Advocates of other voting systems have to first start out by explaining this misdirection and unpacking the wrong mental model, then get to the merits of one voting system vs. another - because people have been told that "ranked choice voting" works a certain way and only a certain way.

2 comments

I’d say that part of the cost of switching voting systems is educating voters how the new system works. Many voters simply don’t care about the finer details and just have a couple desiderata—we want to have our vote count, and we want to be able to vote for our favorite candidate.

Instant runoff is super easy to explain and achieves those desiderata, at least to some extent.

It’s hard to quantify the differences in mathematical terms against soft concerns like “we can educate voters and explain how this system works”. For that reason, I would like to see a non-mathematical argument against IRV, one that accounts for the other half of the voting problem.

> Instant runoff is super easy to explain and achieves those desiderata, at least to some extent.

Except IRV doesn't.
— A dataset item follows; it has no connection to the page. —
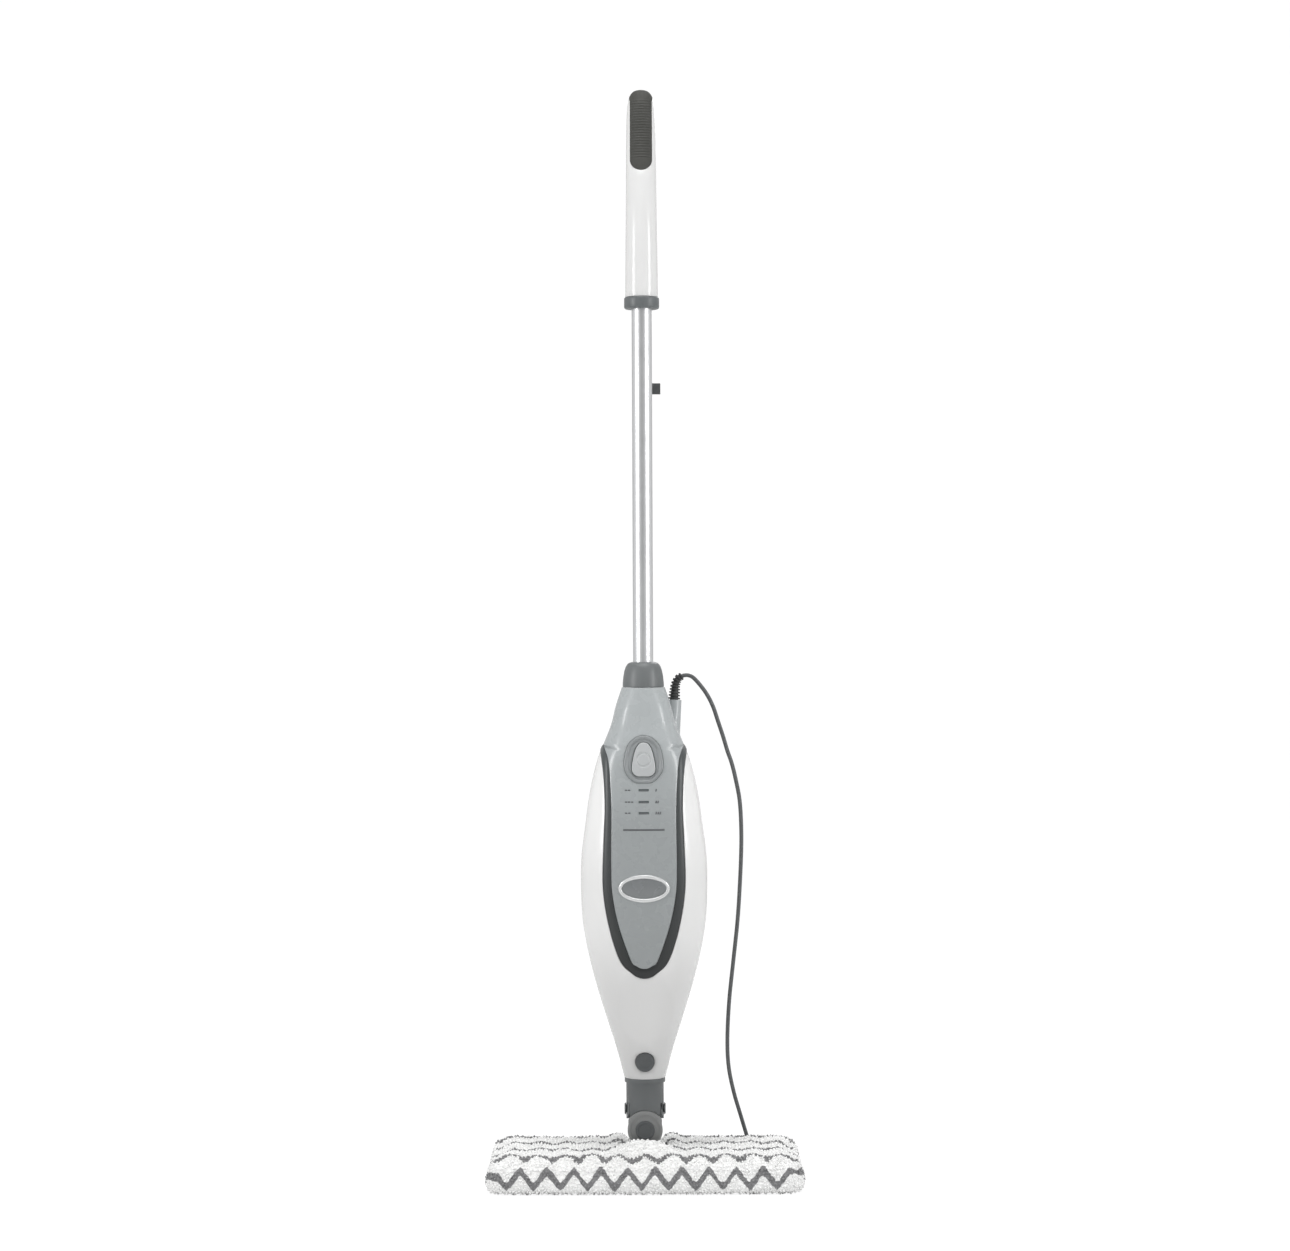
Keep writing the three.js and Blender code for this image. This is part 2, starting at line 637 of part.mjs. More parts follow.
function handleFrontShell() {
  const window = frontPrism(gripOutline(GAP), -40, 80);
  return cut(handleSkin.intersect(handleFrontRegion(-GAP / 2)), window);
}

function handleRearShell() {
  return handleSkin.subtract(handleFrontRegion(GAP / 2));
}

function handleGrip() {
  const layer = handleForm(0.5, HANDLE_BOTTOM, HANDLE_TOP).subtract(handleForm(-2.6, HANDLE_BOTTOM - 2, HANDLE_TOP - 3));
  return layer.intersect(frontPrism(gripOutline(), -40, 80)).intersect(handleFrontRegion(-GAP));
}

function handleCollar() {
  return turned([
    [TUBE_RADIUS + GAP, 960], [18.2, 960], [19.3, 962], [19.3, 971.4], [18.8, 972.6], [TUBE_RADIUS + GAP, 972.6],
    [TUBE_RADIUS + GAP, 960],
  ]);
}

addPiece(handleGroup, 'handle_collar', handleCollar(), DARK_GREY);
addPiece(handleGroup, 'handle_front_shell', handleFrontShell(), WHITE);
addPiece(handleGroup, 'handle_rear_shell', handleRearShell(), WHITE);
addPiece(handleGroup, 'handle_grip', handleGrip(), [0x52524b, 0.8]);

// ---- neck: sleeve with two ears, its seal and the pin that the head leans on ----
function neckSleeve() {
  const barrel = rod('z', PITCH_Z + 7, CASING_BOTTOM - 4.6, [0, 0], NECK_RADIUS, 24);
  const flange = rod('z', CASING_BOTTOM - 5, CASING_BOTTOM - GAP, [0, 0], 22.3, 24);
  const spigot = rod('z', 112, SPIGOT_TOP, [0, 0], SPIGOT_RADIUS, 24);
  const round = rod('z', 60, PITCH_Z + 13, [0, 0], NECK_RADIUS, 24);
  const skirt = round.intersect(block(-30, 30, -30, -12.3, PITCH_Z - 9.5, PITCH_Z + 8));
  const ears = rod('x', -30, 30, [0, PITCH_Z], 10.8, 24).intersect(round);
  const webs = round.intersect(block(-30, 30, -10.8, 10.8, PITCH_Z, PITCH_Z + 8));
  const slot = block(-12, 12, -12.3, 30, 60, PITCH_Z + 20);
  const arch = rod('y', -40, -11.6, [0, ROLL_Z], 21.8, 32);
  const pinHole = rod('x', -30, 30, [0, PITCH_Z], 4.8, 16);
  const steamBore = rod('z', PITCH_Z + 10, 160, [0, 0], 3.5, 12);
  const sealGroove = ring(13.8, 16, 139.4, 143.6);
  return cut(join(barrel, flange, spigot, skirt, ears, webs), slot, arch, pinHole, steamBore, sealGroove);
}

function pitchPin() {
  const shaft = rod('x', -21, 21, [0, 0], 4.5, 16);
  const heads = [rod('x', 20.9, 22.4, [0, 0], 6.8, 20, 5.4), rod('x', -22.4, -20.9, [0, 0], 5.4, 20, 6.8)];
  return join(shaft, ...heads);
}

addPiece(neckGroup, 'neck_sleeve', neckSleeve(), [0x616564, 0.5]);
addPiece(neckGroup, 'neck_seal', ring(14.1, 16.4, 139.7, 143.3), RUBBER);
addPiece(neckGroup, 'pitch_pin', pitchPin(), GRAPHITE, [0, 0, PITCH_Z]);

// ---- knuckle between the two hinges ----
function swivelKnuckle() {
  const barrel = rod('x', -11.6, 11.6, [0, PITCH_Z], 9.6, 20);
  const stem = block(-11.6, 11.6, -11.2, 16.5, ROLL_Z, PITCH_Z);
  const frontDisc = rod('y', -20, -11, [0, ROLL_Z], 19.2, 28);
  const archFill = rod('y', -20, -11, [0, ROLL_Z], 21.3, 32);
  const shoulders = archFill.intersect(block(-18.4, 18.4, -20, -11, ROLL_Z, ROLL_Z + 30));
  const rearDisc = rod('y', 10.9, 16.5, [0, ROLL_Z], 11.5, 24);
  const lugRoom = rod('y', -10.9, 10.9, [0, ROLL_Z], 11.1, 24);
  const pitchHole = rod('x', -30, 30, [0, PITCH_Z], 4.8, 16);
  const rollHole = rod('y', -30, 30, [0, ROLL_Z], 5.3, 16);
  return cut(join(barrel, stem, frontDisc, shoulders, rearDisc), lugRoom, pitchHole, rollHole);
}

function rollPin() {
  const shaft = rod('y', -21, 19.5, [0, 0], 5, 16);
  const head = rod('y', -22.4, -20.3, [0, 0], 10.5, 28);
  const nut = rod('y', 16.8, 20, [0, 0], 8, 6);
  return join(shaft, head, nut);
}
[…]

Not only are cardinal systems easier but IRV doesn't achieve the most desired feature that people are looking for: no spoilers (or alternatively put, allowing votes for 3rd parties without "wasting" your vote). In fact IRV increases spoilage while cardinal systems (which is alternatively proposed) decreases[0]. Meaning we're doing the opposite of what we're trying to accomplish.

As for simpler, I'll refer you to this[1]. The short story is just rate candidates. And if you end up ranking, no worries. It's more difficult to mess up.

[0] https://www.rangevoting.org/SPRates.html

[1] https://medium.com/election-science/star-voting-is-simpler-t...

I'm always baffled by this claim that simple explanations favor instant runoff.

Here's approval voting: "Upvote the candidates you like. The candidate with the most total votes wins." It's not just mathematically simpler, it's simpler in informal terms, a smaller change from current plurality voting, and it seems less messy in the strategic dynamics insofar as we've tested these different systems for real.

Even score voting is easier than IRV. You can rank if you want to. But you can better specify preference because you're not ranking with the same preferential distance between candidates and people. We use score all over the place (we could call Hacker News score voting with a small range: -1/0/+1).
But there's no point in Condorcet because score voting, STAR voting, and approval voting have superior performance and are simpler.